Ball approaches the subject from a slightly more technical standpoint, and his layout is more historical. Set roughly in chronological order, Bright Earth discusses how advances in chemistry (and alchemy) have shaped art, by making certain pigments available at certain times. The chapters covering fugitive colors (colors which fade) and art restoration give the reader an insight to the daily headache facing art curators the world over. Etymological asides pop up every few pages; for instance, "ingrained" doesn't refer to wood grain, but to a red dye that was called "grain" -- something dyed "in grain" would stay that way, hence the word came to mean anything unchangeable. Ball includes reproductions of many of the works discussed -- Bright Earth has three insert sections of color pictures, whereas Color only has one. Both Finlay and Ball are British, and London's National Gallery is the source of many works covered in the two books; several paintings discussed without illustration in Color are reproduced in Bright Earth. Ball extends his discussion into photography and computer art, raising the issues facing artists working in these media -- issues such as what constitutes an original when exact copies can be made, and does art need to be unique to be appreciated.

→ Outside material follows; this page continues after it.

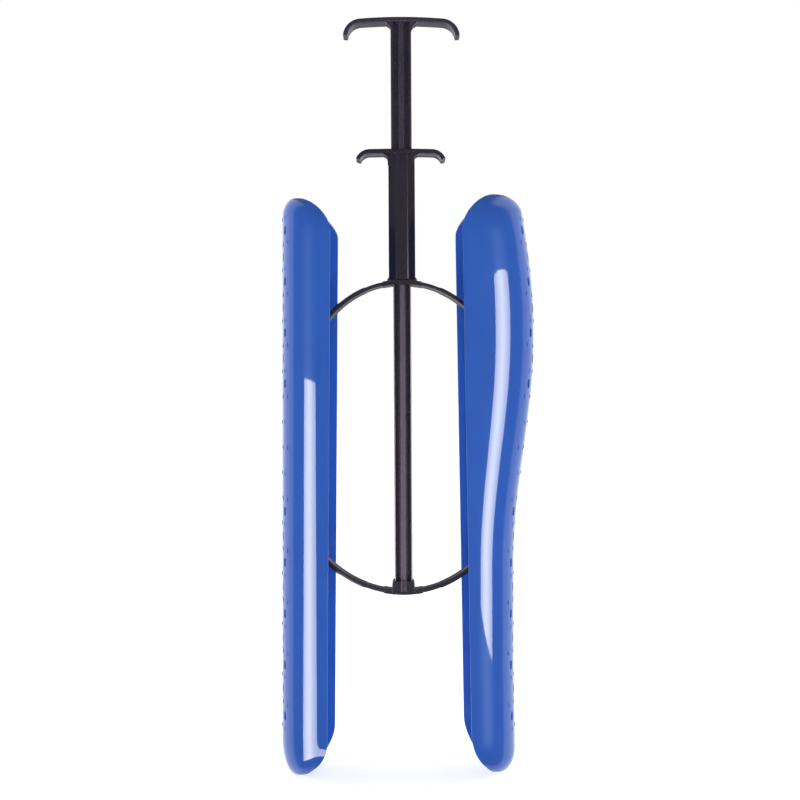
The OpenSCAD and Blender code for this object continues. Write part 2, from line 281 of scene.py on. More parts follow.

Finlay's writing captures scenes and people well. Although somewhat scattershot at times, Color is a more vivid read than Bright Earth. The latter has a greater density of information about color, however, and is better illustrated. If you are mildly interested in how people have used pigments through time, start with Color. If you want to know more -- or are already interested in pigments -- continue on with Bright Earth to deepen your appreciation.